The ETHS campus.

The cell phone may be a teenager’s best friend, but those best friends had better be silent and invisible during classes this year at Evanston Township High School.

In his first “Wildkit Way” podcast of the school year, new superintendent Marcus Campbell said that cell phones will have to be “off and put away” while students are in the classroom.

Campell said that announcement drew “applause” from parents and teachers at a recent ETHS open house.

New principal Taya Kinzie added that students these days seem “tethered to their phones,” so parents are being asked to “reinforce” message to their teens of no cell phones in class.

The student/family handbook says in dark print that “Cell phones are to be turned off, put away, and not used in academic space (classroom/labs) without permission of the teacher or school staff.”

A buzzing or ringing cell phone can be distracting, interrupting instruction. A teenager looking at a cell phone, or posting on social media, is not paying attention to the teacher.
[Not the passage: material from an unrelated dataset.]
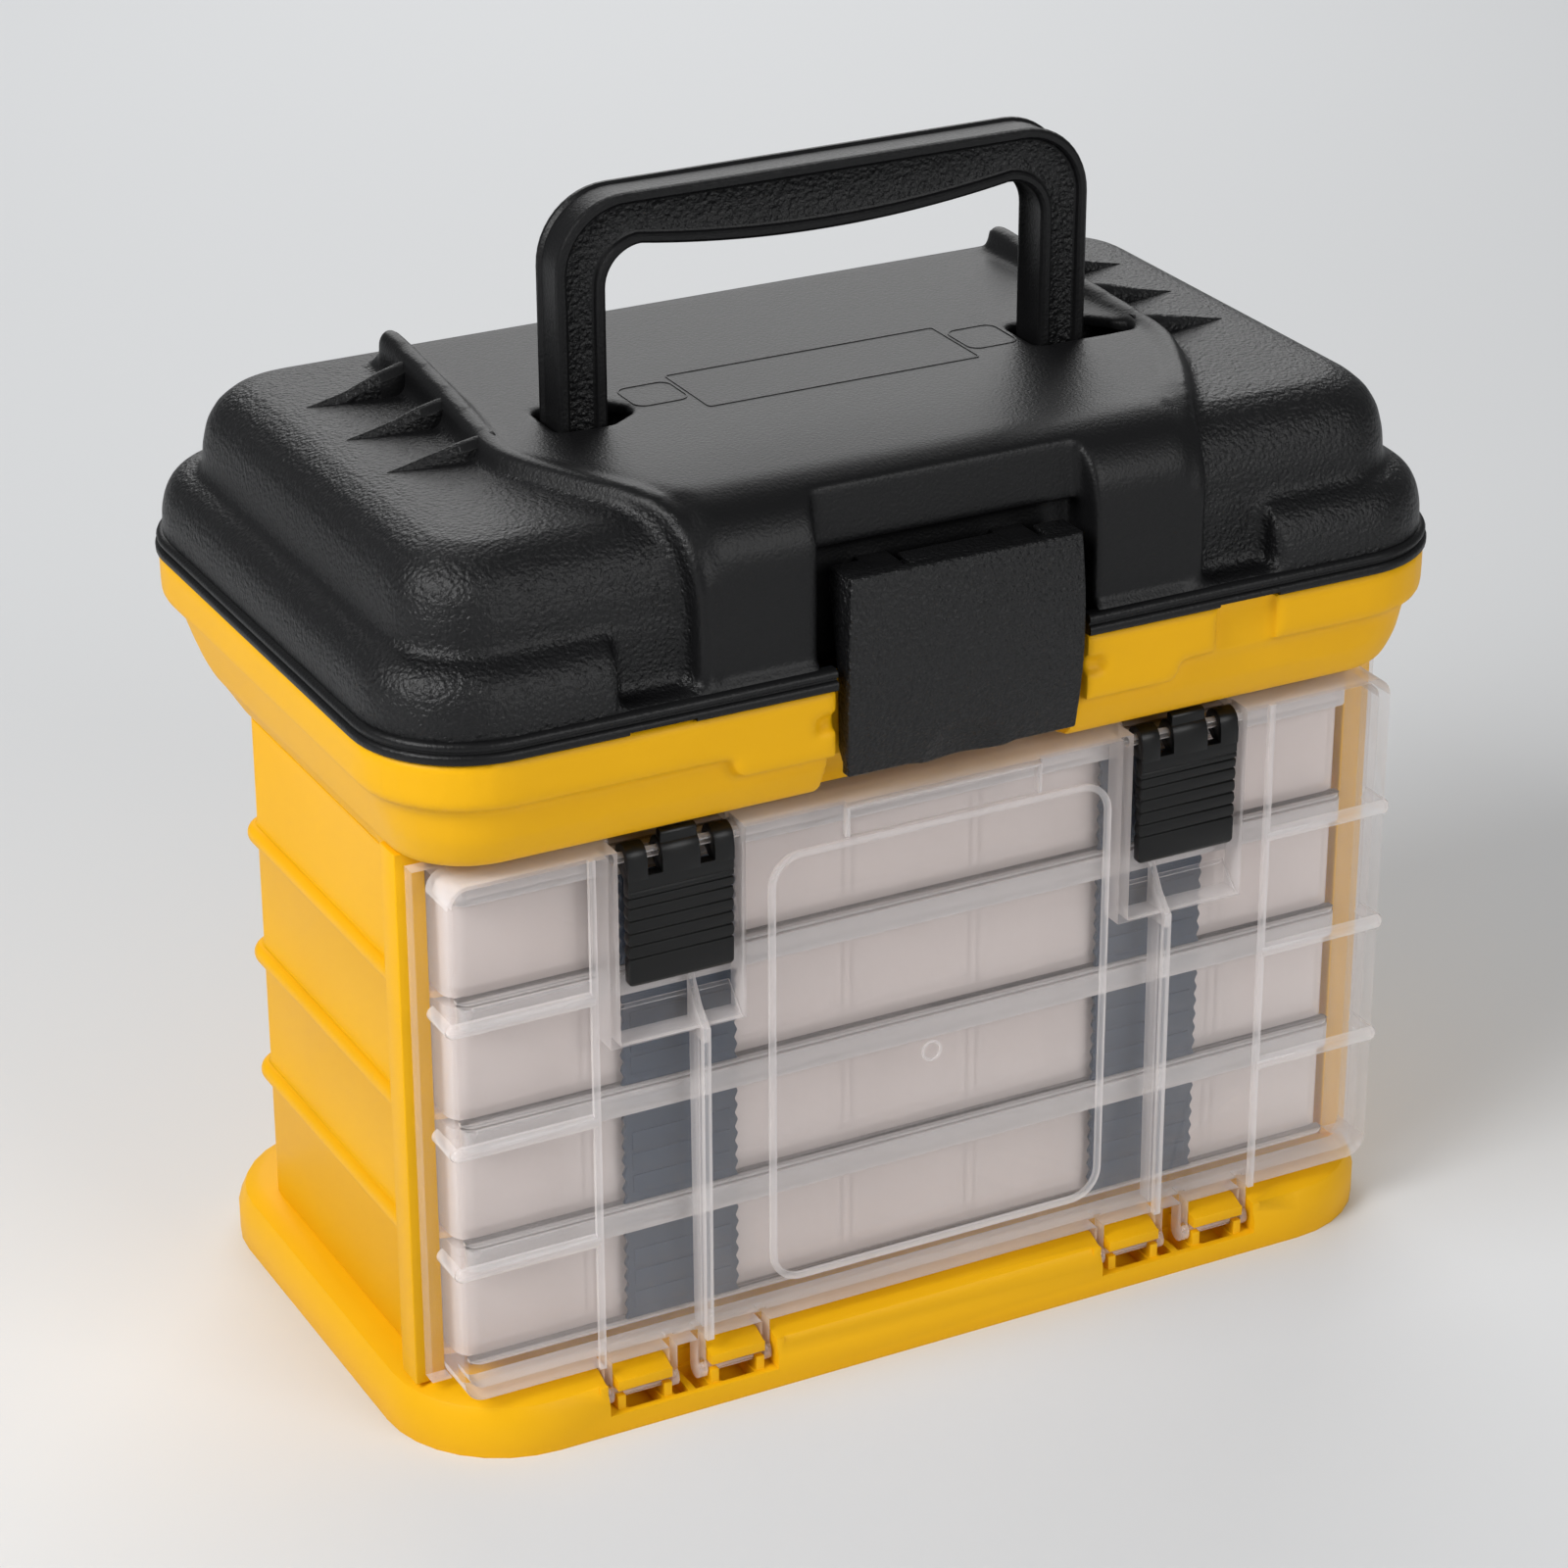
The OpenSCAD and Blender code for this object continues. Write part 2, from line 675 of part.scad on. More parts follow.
module front_door() {
    frame_w = 1.6;
    frame_end = 9.4; // from the door's ends to the frame
    frame_r = 8;
    placed(clear) difference() {
        union() {
            door_pan();
            both() for (z = door_rib_z()) door_rib(z);
            both() span([ridge_hw - 0.8, door_y0 - 1.1, door_z0], [ridge_hw + 0.8, door_y0 + e, door_z1]);
            upright(door_y0 - 0.9, door_y0 + e) difference() {
                plan(frame_hw, door_z0 + frame_end, door_z1 - frame_end, frame_r);
                plan(frame_hw - frame_w, door_z0 + frame_end + frame_w, door_z1 - frame_end - frame_w,
                    frame_r - frame_w);
            }
            span([-step_hw, door_y0 - 1.1, door_z1 - 8.7], [step_hw, door_y0 + e, door_z1]);
            both() span([fin_x - fin_t / 2, door_y0 - 1.6, door_z0],
                [fin_x + fin_t / 2, door_y0 + e, recess_z0]);
            both() recess_walls();
            both() door_lugs();
        }
        both() recess_cut();
    }
    placed(clear) both() bar_x(door_hinge_x - recess_hw - 0.6, door_hinge_x + recess_hw + 0.6,
        latch_pin_y, latch_pin_z, latch_pin_r);
}

function door_rib_z() = [for (i = [2:tray_n]) tray_z(i) + tray_h + runner_t];

// Skin, side walls, top wall and the short bottom wall
module door_pan() {
    side_t = 1.8;
    lip_t = 4; // front to back, of the strip round the door's back edge
    difference() {
        upright(door_y0, door_y1 - lip_t + 0.4) plan(door_hw + side_t, door_z0, door_z1, 5);
        upright(door_y0 + door_skin, door_y1)
            plan(door_hw, door_z0 + door_skin, door_z1 - door_skin, 4);
        // the bottom wall stops short of the base's hinge tabs
        span([-door_hw, door_y0 + 8, door_z0 - over], [door_hw, door_y1 + over, door_z0 + 6]);
    }
    both() span([door_hw, door_y1 - lip_t, door_z0], [door_flange_hw, door_y1, door_z1]);
    span([-door_hw, door_y1 - lip_t, door_z1 - door_skin], [door_hw, door_y1, door_z1]);
}

// Half-round rib on the outer panel, wrapped round the door's end
module door_rib(z) {
    r = 1.9;
    y = door_y0 + 0.4;
    end_hw = door_hw + 1.4;
    difference() {
        union() {
            bar_x(ridge_hw, end_hw - 0.4, y, z, r);
            translate([end_hw, y, z]) rotate([-90, 0, 0]) cylinder(r = r, h = door_y1 - 6 - door_y0);
            translate([end_hw - 0.2, y, z]) sphere(r);
        }
        span([ridge_hw - over, door_y0 + door_skin - 0.2, z - 2 * r], [door_hw + 0.5, door_y1, z + 2 * r]);
    }
}

module recess_walls() {
    x0 = door_hinge_x - recess_hw;
    x1 = door_hinge_x + recess_hw;
    y1 = recess_y + recess_back_t;
    z0 = recess_z0 - recess_t;
    for (x = [x0 - recess_t, x1]) span([x, door_y0, z0], [x + recess_t, y1, door_z1]);
    span([x0, recess_y, z0], [x1, y1, door_z1]);
    span([x0, door_y0, z0], [x1, y1, recess_z0]);
}

// The latch's recess, open at the top, with a window behind the hook
module recess_cut() {
    x0 = door_hinge_x - recess_hw;
    window_z = door_z1 - 9;
    span([x0, door_y0 - over, recess_z0], [x0 + 2 * recess_hw, recess_y, door_z1 + over]);
    span([x0 + 1, recess_y - over, window_z], [x0 + 2 * recess_hw - 1, door_y1 + over, door_z1 + over]);
}

// Four lugs and two pins at each hinge
module door_lugs() {
    lug_r = 2.6;
    for (s = [-1, 1]) translate([door_hinge_x + s * lug_step, 0, 0]) {
        for (x = [-lug_w / 2 - lug_t, lug_w / 2]) {
            bar_x(x, x + lug_t, door_pin_y, door_pin_z, lug_r);
            span([x, door_y0, door_pin_z], [x + lug_t, door_pin_y + lug_r, door_z0 + 2.4]);
        }
        bar_x(-lug_w / 2 - e, lug_w / 2 + e, door_pin_y, door_pin_z, door_pin_r);
    }
}

// ---- Door latch: plate, three knuckles and the hook tab ----

module door_latch() {
    plate_t = 3;
    y0 = latch_pin_y - latch_knuckle_r - 0.4;
    z0 = latch_pin_z - latch_h + latch_knuckle_r;
    window_x = 6.4;
    window_w = 3.6;
    tab_hw = 4.6;
    tab_h = 5.4;
    groove_z0 = z0 + 7;
    groove_n = 6;
    groove_pitch = 3.1;
    groove_w = 0.5;
    placed(black) translate([door_hinge_x, 0, 0]) difference() {
        union() {
            span([-latch_w / 2, y0, z0], [latch_w / 2, y0 + plate_t, latch_pin_z - 2]);
            bar_x(-latch_w / 2, latch_w / 2, latch_pin_y, latch_pin_z, latch_knuckle_r);
            span([-tab_hw, latch_pin_y - 2.2, latch_pin_z],
                [tab_hw, latch_pin_y + 0.4, latch_pin_z + tab_h]);
        }
        for (x = [-window_x, window_x]) span([x - window_w / 2, y0 - over, latch_pin_z - 4],
            [x + window_w / 2, latch_pin_y + latch_knuckle_r + over, latch_pin_z + tab_h + over]);
        for (i = [0:groove_n - 1]) span([-latch_w, y0 - over, groove_z0 + i * groove_pitch],
            [latch_w, y0 + 0.4, groove_z0 + i * groove_pitch + groove_w]);
        bar_x(-latch_w, latch_w, latch_pin_y, latch_pin_z, latch_pin_r + pin_fit);
    }
}

module door_latch_left() { mirror([1, 0, 0]) door_latch(); }
module door_latch_right() { door_latch(); }

// ---- Trays ----

// Plan of a tray's long walls and of the grooves that hold its dividers
module tray_walls() {
    for (y = row_y) translate([e - tray_in_hw, y - tray_wall / 2]) square([2 * (tray_in_hw - e), tray_wall]);
    for (x = divider_x, s = [-1, 1], k = [0:2])
        for (y = [row_side(k, 0), row_side(k, 1) - groove_d])
            translate([x + s * groove_hw - (s < 0 ? groove_t : 0), y]) square([groove_t, groove_d]);
}

module tray(i) {
    z0 = tray_z(i);
    z1 = z0 + tray_h - tray_lid_t;
    step_z = z0 + 5; // small step on the front, under each latch
    placed(clear) difference() {
        union() {
            difference() {
                slab(tray_hw, tray_y0, tray_back, tray_r, z0, z1 - z0);
                slab(tray_in_hw, tray_y0 + tray_wall, tray_back - tray_wall, tray_r - tray_wall,
                    z0 + tray_wall, z1 - z0);
            }
            translate([0, 0, z0 + tray_wall - e])
                linear_extrude(tray_h - tray_lid_t - tray_wall - 1.5) tray_walls();
            both() for (s = [-1, 1]) tray_knuckle(s, z1);
            both() span([door_hinge_x - 9, tray_y0 - 1.1, step_z],
                [door_hinge_x + 9, tray_y0 + e, step_z + 1.5]);
        }
        both() tray_pin_bore(z1, tray_pin_r + pin_fit);
        both() tray_knuckle_space(tray_hinge_x, z1);
    }
}

// One of the tray's two knuckles beside the tray lid's, at each hinge
module tray_knuckle(s, z) {
    x = tray_hinge_x + s * (tray_knuckle_w + slip);
    bar_x(x - tray_knuckle_w / 2, x + tray_knuckle_w / 2, tray_pin_y, z, tray_knuckle_r);
    span([x - tray_knuckle_w / 2, tray_back - 0.6, z - 3], [x + tray_knuckle_w / 2, tray_pin_y, z - slip]);
}

module tray_pin_bore(z, r) {
    bar_x(tray_hinge_x - tray_pin_len / 2 - over, tray_hinge_x + tray_pin_len / 2 + over,
        tray_pin_y, z, r);
}

// Clear space round a tray hinge knuckle that is centred on x
module tray_knuckle_space(x, z) {
    bar_x(x - tray_knuckle_w / 2 - slip, x + tray_knuckle_w / 2 + slip,
        tray_pin_y, z, tray_knuckle_r + slip);
}

// Lid of a tray: a thin plate, its back knuckles and the pins that its latches turn on
module tray_lid(i) {
    z0 = tray_z(i) + tray_h - tray_lid_t;
    knuckle_x = [tray_hinge_x - tray_knuckle_w / 2, tray_hinge_x + tray_knuckle_w / 2];
    lug_t = 2;
    lug_x = latch_w / 2 + slip;
    panel_in = 6; // border round the thinner middle
    panel_down = 0.8;
    placed(clear) {
        difference() {
            union() {
                slab(tray_hw, tray_y0, tray_back, tray_r, z0, tray_lid_t);
                both() bar_x(knuckle_x[0], knuckle_x[1], tray_pin_y, z0, tray_knuckle_r);
                both() span([knuckle_x[0], tray_back - 1, z0 + slip],
                    [knuckle_x[1], tray_pin_y, z0 + tray_knuckle_r]);
                both() for (s = [-1, 1]) translate([door_hinge_x + s * (lug_x + lug_t / 2), 0, 0]) {
                    span([-lug_t / 2, tray_latch_y0 + 0.4, z0 - 0.6],
                        [lug_t / 2, tray_y0 - 0.2, z0 + tray_lid_t]);
                    span([-lug_t / 2, tray_y0 - 0.4, z0], [lug_t / 2, tray_y0 + 1, z0 + tray_lid_t]);
                }
            }
            slab(tray_hw - panel_in, tray_y0 + panel_in, tray_back - panel_in, 4,
                z0 + tray_lid_t - panel_down, tray_lid_t);
            both() tray_pin_bore(z0, tray_pin_r + pin_fit);
            both() for (s = [-1, 1])
                tray_knuckle_space(tray_hinge_x + s * (tray_knuckle_w + slip), z0);
            // room for the latches' knuckles
            both() span([door_hinge_x - lug_x, tray_latch_y0, z0 - over],
                [door_hinge_x + lug_x, tray_latch_pin_y + 1.9, z0 + tray_lid_t + over]);
        }
        both() bar_x(door_hinge_x - lug_x - e, door_hinge_x + lug_x + e,
            tray_latch_pin_y, z0 + tray_latch_pin_z, tray_pin_r);
    }
}

module tray_lid_pins(i) {
    placed(steel) both() bar_x(tray_hinge_x - tray_pin_len / 2, tray_hinge_x + tray_pin_len / 2,
        tray_pin_y, tray_z(i) + tray_h - tray_lid_t, tray_pin_r);
}

// The two latches on a tray's front
module tray_latches(i) {
    pin_z = tray_z(i) + tray_h - tray_lid_t + tray_latch_pin_z;
    plate_t = 1.7;
    knuckle_r = 1.5;
    placed(slate) both() translate([door_hinge_x, 0, 0]) difference() {
        union() {
            bar_x(-latch_w / 2, latch_w / 2, tray_latch_pin_y, pin_z, knuckle_r);
            span([-latch_w / 2, tray_latch_y0, tray_z(i) + 1.6],
                [latch_w / 2, tray_latch_y0 + plate_t, pin_z]);
        }
        bar_x(-latch_w, latch_w, tray_latch_pin_y, pin_z, tray_pin_r + pin_fit);
    }
}

// Loose dividers, in every second pair of grooves
module tray_dividers(i) {
    z0 = tray_z(i) + tray_wall;
    z1 = tray_z(i) + tray_h - tray_lid_t - 2;
    end_gap = 0.3;
    placed(clear) for (k = [0:2], j = [0:divider_n - 1]) if ((k + j + i) % 2 == 0)
        span([divider_x[j] - divider_t / 2, row_side(k, 0) + end_gap, z0],
            [divider_x[j] + divider_t / 2, row_side(k, 1) - end_gap, z1]);
}

base_plate();
body_shell();
top_bin();
lid();
lid_hinge_pins();
clasp();
clasp_pin();
handle();
front_door();
door_latch_left();
door_latch_right();
tray(1);  // tray_1
tray_lid(1);  // tray_lid_1
tray_lid_pins(1);  // tray_lid_pins_1
tray_latches(1);  // tray_latches_1
tray_dividers(1);  // tray_dividers_1
tray(2);  // tray_2
tray_lid(2);  // tray_lid_2
tray_lid_pins(2);  // tray_lid_pins_2
tray_latches(2);  // tray_latches_2
tray_dividers(2);  // tray_dividers_2
tray(3);  // tray_3
tray_lid(3);  // tray_lid_3
tray_lid_pins(3);  // tray_lid_pins_3
tray_latches(3);  // tray_latches_3
tray_dividers(3);  // tray_dividers_3
tray(4);  // tray_4
tray_lid(4);  // tray_lid_4
tray_lid_pins(4);  // tray_lid_pins_4
tray_latches(4);  // tray_latches_4
tray_dividers(4);  // tray_dividers_4
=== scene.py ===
# Tackle cabinet with a black lid and handle, a yellow body and a clear drop-down door.
# Shapes are written in millimetres, with y measured back from the front of the lid's rim.
import json
import math

import bmesh
import bpy
from mathutils import Matrix, Vector

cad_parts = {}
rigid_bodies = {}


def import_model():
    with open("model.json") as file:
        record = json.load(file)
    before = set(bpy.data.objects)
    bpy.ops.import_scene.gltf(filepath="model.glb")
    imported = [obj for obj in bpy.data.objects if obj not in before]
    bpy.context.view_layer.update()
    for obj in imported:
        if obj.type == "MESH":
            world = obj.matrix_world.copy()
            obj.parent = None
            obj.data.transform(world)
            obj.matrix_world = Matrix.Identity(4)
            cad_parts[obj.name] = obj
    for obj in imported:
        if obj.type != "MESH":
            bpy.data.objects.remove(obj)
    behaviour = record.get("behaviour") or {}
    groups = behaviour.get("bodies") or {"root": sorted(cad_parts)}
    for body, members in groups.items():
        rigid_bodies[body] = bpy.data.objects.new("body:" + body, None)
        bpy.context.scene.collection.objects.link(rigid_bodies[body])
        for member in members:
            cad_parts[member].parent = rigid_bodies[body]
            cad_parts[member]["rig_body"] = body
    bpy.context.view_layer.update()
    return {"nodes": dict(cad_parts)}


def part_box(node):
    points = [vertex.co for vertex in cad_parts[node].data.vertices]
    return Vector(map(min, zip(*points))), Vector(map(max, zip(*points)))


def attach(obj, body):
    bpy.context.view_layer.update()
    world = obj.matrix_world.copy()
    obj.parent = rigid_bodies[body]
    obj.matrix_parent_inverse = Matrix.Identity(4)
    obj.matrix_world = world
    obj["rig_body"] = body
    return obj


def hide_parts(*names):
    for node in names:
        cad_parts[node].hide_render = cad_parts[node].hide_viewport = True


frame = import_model()
mm = 0.001
mergeWithin = 1e-6
flatAngle = math.radians(1.5)
skinVoxel = 1.0
sharpBelow = 1e-4
mostOfEdge = 0.49
trayNumbers = range(1, 5)
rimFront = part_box("lid")[0].y / mm
print("frame loaded,", len(frame["nodes"]), "nodes")


def place(x, y, z):
    return Vector((x * mm, (y + rimFront) * mm, z * mm))


def newObject(name, verts, faces):
    mesh = bpy.data.meshes.new(name)
    mesh.from_pydata([place(*v) for v in verts], [], faces)
    mesh.validate()
    piece = bpy.data.objects.new(name, mesh)
    bpy.context.scene.collection.objects.link(piece)
    fixNormals(piece)
    return piece


def fixNormals(piece):
    work = bmesh.new()
    work.from_mesh(piece.data)
    bmesh.ops.remove_doubles(work, verts=work.verts, dist=mergeWithin)
    bmesh.ops.recalc_face_normals(work, faces=work.faces)
    work.to_mesh(piece.data)
    work.free()


def ringFaces(n, a, b):
    # the faces between rings a and b, of n points each
    return [(a * n + i, a * n + (i + 1) % n, b * n + (i + 1) % n, b * n + i) for i in range(n)]


def loft(name, rings):
    # rings of equal length, closed at both ends
    n, last = len(rings[0]), len(rings) - 1
    faces = [face for a in range(last) for face in ringFaces(n, a, a + 1)]
    faces.append(tuple(range(n))[::-1])
    faces.append(tuple(last * n + i for i in range(n)))
    return newObject(name, [p for ring in rings for p in ring], faces)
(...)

And, at least in theory, the cell phone could become the current day version of passing notes in class as a way of cheating.

The phones are also must be turned off and put away while in the Dean’s office.

Student cell phone usage is allowed “in hallways between classes, in cafeterias during lunch blocks, and in The Hub,” a student resource center.

Jeff Hirsh joined the Evanston Now reporting team in 2020 after a 40-year award-winning career as a broadcast journalist in Cincinnati, Ohio.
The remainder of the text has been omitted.